EXERCISE PROMPT:
Copy out each line that includes the word "context".

(Entries with model source code)

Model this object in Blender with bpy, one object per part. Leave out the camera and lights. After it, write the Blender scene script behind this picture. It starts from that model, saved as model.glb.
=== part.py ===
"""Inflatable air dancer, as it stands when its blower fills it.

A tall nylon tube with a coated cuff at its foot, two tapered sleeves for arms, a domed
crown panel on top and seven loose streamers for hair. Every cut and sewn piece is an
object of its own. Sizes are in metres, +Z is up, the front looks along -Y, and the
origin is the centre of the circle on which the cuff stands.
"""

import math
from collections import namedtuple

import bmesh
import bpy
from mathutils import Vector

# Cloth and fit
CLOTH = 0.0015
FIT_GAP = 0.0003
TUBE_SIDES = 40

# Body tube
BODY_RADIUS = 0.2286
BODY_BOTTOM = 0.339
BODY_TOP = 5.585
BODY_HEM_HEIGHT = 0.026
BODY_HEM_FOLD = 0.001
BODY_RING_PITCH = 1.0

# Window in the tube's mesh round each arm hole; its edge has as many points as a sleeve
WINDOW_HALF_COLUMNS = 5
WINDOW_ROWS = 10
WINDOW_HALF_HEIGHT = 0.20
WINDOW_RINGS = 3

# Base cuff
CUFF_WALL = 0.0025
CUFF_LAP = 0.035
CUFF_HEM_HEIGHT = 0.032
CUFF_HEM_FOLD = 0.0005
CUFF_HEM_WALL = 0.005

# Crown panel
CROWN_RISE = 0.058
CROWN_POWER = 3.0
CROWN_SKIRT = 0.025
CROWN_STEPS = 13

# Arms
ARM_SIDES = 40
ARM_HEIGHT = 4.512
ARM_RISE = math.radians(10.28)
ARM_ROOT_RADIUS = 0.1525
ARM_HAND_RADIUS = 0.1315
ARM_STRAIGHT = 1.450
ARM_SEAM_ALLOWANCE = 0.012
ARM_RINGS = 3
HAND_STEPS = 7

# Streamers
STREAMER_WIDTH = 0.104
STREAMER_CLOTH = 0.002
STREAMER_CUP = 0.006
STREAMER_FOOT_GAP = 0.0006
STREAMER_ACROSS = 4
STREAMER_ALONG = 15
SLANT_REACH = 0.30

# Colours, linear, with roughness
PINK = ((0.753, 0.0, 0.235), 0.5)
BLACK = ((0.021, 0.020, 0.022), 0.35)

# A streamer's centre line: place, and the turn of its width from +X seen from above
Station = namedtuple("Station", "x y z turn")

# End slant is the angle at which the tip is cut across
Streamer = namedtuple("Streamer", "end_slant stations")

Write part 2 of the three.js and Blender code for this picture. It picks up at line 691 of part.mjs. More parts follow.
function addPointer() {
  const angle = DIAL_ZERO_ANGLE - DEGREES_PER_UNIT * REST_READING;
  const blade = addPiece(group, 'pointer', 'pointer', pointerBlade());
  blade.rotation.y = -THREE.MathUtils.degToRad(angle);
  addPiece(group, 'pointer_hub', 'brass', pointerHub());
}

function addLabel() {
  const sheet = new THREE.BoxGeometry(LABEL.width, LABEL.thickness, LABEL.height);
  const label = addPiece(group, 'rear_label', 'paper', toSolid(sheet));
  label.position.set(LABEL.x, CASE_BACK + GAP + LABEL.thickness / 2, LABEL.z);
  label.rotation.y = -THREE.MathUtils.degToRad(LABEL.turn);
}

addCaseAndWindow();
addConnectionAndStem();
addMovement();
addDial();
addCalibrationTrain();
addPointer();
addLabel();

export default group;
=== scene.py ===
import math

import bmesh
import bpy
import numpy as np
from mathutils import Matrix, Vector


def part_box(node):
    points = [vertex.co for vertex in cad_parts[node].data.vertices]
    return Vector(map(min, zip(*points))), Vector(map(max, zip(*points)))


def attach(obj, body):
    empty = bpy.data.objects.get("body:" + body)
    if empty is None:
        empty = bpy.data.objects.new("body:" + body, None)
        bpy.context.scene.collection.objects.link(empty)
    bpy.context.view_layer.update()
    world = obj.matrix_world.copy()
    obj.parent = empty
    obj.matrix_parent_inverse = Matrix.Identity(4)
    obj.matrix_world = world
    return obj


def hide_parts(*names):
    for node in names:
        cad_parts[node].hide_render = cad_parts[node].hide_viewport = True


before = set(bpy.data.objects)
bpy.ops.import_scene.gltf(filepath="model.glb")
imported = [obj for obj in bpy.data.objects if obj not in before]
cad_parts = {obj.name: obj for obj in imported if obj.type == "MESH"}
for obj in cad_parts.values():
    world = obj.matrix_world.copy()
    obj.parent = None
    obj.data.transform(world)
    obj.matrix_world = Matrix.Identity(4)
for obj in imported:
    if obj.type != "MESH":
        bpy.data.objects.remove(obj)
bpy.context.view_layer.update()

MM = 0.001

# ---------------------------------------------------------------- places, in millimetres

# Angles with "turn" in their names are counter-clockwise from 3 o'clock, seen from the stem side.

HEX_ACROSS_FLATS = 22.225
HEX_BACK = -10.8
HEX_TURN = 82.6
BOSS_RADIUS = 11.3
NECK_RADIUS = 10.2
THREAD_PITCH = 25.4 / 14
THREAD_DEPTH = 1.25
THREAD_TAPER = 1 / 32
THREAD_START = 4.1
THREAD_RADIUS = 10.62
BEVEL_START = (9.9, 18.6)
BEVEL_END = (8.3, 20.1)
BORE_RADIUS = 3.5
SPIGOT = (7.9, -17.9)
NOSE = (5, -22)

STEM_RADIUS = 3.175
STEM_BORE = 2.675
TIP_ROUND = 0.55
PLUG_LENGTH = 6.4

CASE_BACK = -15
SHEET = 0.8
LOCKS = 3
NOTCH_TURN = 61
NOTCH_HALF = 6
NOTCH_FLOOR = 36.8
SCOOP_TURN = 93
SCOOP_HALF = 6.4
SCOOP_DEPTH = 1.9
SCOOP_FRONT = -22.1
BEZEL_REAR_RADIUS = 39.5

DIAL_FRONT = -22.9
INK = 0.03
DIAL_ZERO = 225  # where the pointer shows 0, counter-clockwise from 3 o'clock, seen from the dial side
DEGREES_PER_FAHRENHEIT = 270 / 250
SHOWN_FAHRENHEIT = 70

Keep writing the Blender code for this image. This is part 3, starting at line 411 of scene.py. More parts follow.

COMPLETED EXERCISE:
        bpy.context.scene.collection.objects.link(empty)
    bpy.context.view_layer.update()
bpy.context.view_layer.update()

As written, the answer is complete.